A interpretação da Zenit se liga diretamente aos fiéis da Fraternidade de São Pio X, porque a agência de notícia escreve (adicionando ao texto papal, um costume bem ao estilo dos bispos que imprimiam normas adicionais para impedir o efeito do Summorum Pontificum) "os fiéis ou grupos que não estão em comunhão plena com a Igreja católica". O termo "comunhão plena" não aparece uma única vez no texto oficial nem nas suas diversas traduções.
Sabemos que esse conceito de comunhão plena se aplica costumeiramente, pela Santa Sé, aos membros do clero da FSSPX. Ressalto que se aplica ao clero da fraternidade (incluindo os bispos) que se encontra canonicamente irregular, por isso a expressão "não estar comunhão plena". Os fiéis da Fraternidade são católicos como outro qualquer, incluindo o Papa, eu, você e os jornalistas da Zenit.
A FSSPX não é uma Igreja paralela, um cisma ou qualquer coisa do gênero.
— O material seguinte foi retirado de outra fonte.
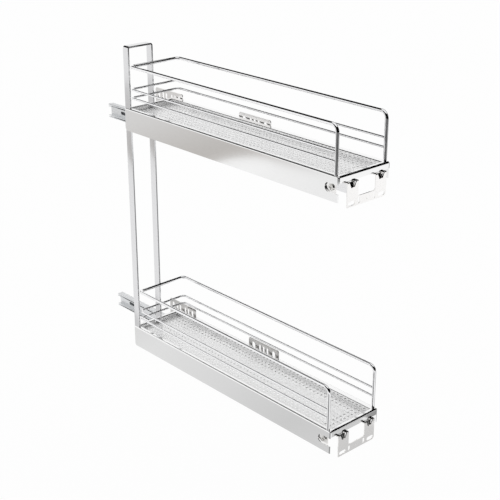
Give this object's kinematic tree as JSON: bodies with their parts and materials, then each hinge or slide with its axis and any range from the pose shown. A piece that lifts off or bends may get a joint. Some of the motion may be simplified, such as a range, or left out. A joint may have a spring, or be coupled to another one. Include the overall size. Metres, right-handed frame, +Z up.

E mesmo se fosse - coisa que não é - poderia gozar da gentileza ecumênica de muitos padres e bispos que, sem qualquer cerimônia, oferecem locais católicos para cerimônias de hereges ou cismáticos.
Mais adiante no artigo, lemos:
Todo sacerdote pode celebrar na forma extraordinária, sempre que não esteja impedido canonicamente, entre outros casos, porque sua ordenação não seja legítima ou porque esteja suspenso a divinis ou outros casos previstos pelo Código de Direito Canônico. De novo isso exclui, por exemplo, os sacerdotes da Fraternidade São Pio X e outros grupos sismáticos (sic).
Reparem no "de novo" usado, uma referência que a afirmação que citei acima era direcionada aos lefebvristas.
Sim, os padres da Fraternidade estão suspensos e suas ordenações ocorreram de forma marginal, do ponto de vista canônico. Mas a Igreja (e não a Zenit) não vê essa situação tão "preto no branco" assim. Durante a peregrinação dos membros da FSSPX à Roma, no ano 2000, os padres e bispos da Fraternidade puderam contar com a estrutura das Basílicas romanas para as suas missas. Estavam tão suspensos ontem quanto hoje e, com um agravante, no ano 2000 ainda pesava a sombra da excomunhão, revogada muitos anos depois por Bento XVI.
Em Lourdes os bispos puderam usar as estruturas católicas "oficiais", em Lisieux também. Então, caros amigos da Zenit, é preciso analisar a história recente antes de emitir normas apostólicas em seu site!
A Zenit julga-se no direito de emitir normas complementares nos decretos pontifícios e o faz delirantemente!
É claro que essa interpretação da Zenit não é uma coisa isolada, mas um sinal de como, mesmo com um texto claríssimo, os bispos contrários à forma extraordinária podem, mais uma vez, tentar atravancar o caminho dos fiéis. Basta classifica-los como membros ou apoiadores desses " grupos que não estão em comunhão plena com a Igreja católica". E por "grupos que não estão em comunhão plena" vocês verão uma longa lista, desde a FSSPX até a Montfort. Preparem-se!